*WHAT YOU ARE ASKED TO DO:* Copy out each line containing "that" from the entries below.

--- begin ---

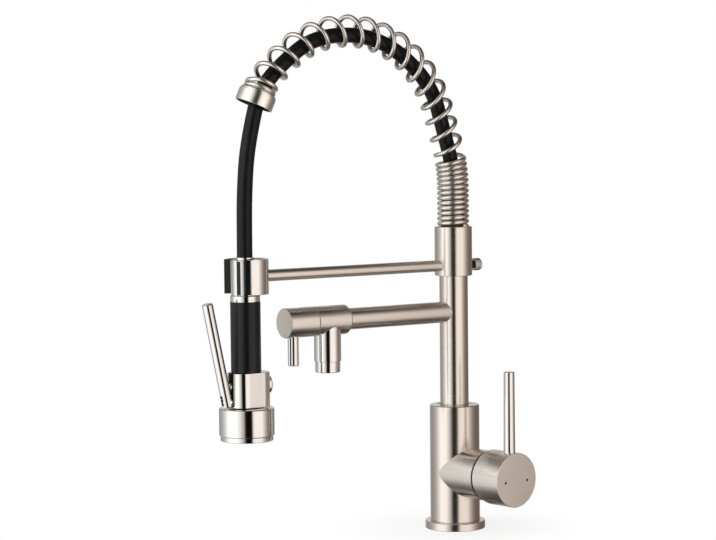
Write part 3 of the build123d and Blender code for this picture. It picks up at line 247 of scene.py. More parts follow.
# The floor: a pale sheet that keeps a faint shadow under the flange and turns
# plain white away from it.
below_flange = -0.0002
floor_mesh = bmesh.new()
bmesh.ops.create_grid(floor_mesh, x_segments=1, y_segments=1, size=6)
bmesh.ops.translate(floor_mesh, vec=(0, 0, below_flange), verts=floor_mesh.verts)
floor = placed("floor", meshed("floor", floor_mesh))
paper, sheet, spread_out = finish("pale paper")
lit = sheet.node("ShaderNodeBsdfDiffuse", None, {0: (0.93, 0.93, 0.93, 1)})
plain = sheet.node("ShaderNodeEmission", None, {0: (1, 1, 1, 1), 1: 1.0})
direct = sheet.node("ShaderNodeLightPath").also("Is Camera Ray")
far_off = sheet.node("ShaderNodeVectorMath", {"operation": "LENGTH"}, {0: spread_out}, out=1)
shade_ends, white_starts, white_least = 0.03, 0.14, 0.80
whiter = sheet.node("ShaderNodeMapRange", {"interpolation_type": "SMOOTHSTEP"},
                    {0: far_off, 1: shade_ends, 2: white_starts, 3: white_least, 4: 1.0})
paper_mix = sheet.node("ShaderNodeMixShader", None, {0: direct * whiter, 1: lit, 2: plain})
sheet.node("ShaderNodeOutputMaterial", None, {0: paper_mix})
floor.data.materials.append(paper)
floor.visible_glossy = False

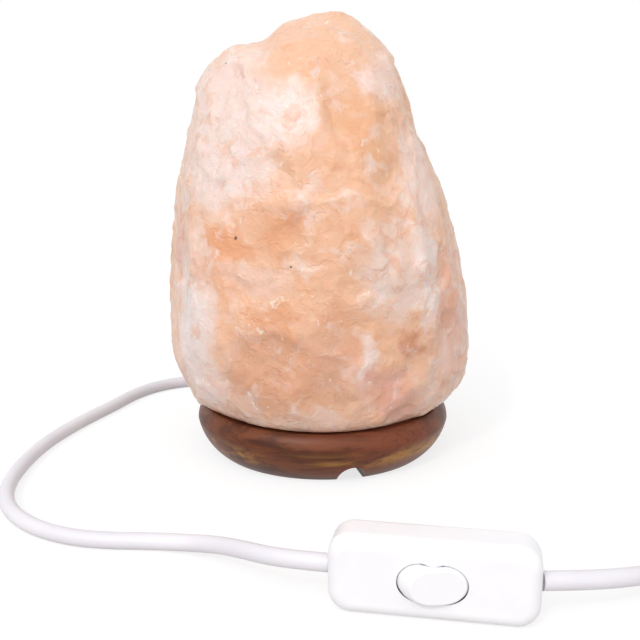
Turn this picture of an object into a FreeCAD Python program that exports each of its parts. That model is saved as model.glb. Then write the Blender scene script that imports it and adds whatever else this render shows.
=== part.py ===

--- end ---

*RESULT:*
# The floor: a pale sheet that keeps a faint shadow under the flange and turns
Turn this picture of an object into a FreeCAD Python program that exports each of its parts. That model is saved as model.glb. Then write the Blender scene script that imports it and adds whatever else this render shows.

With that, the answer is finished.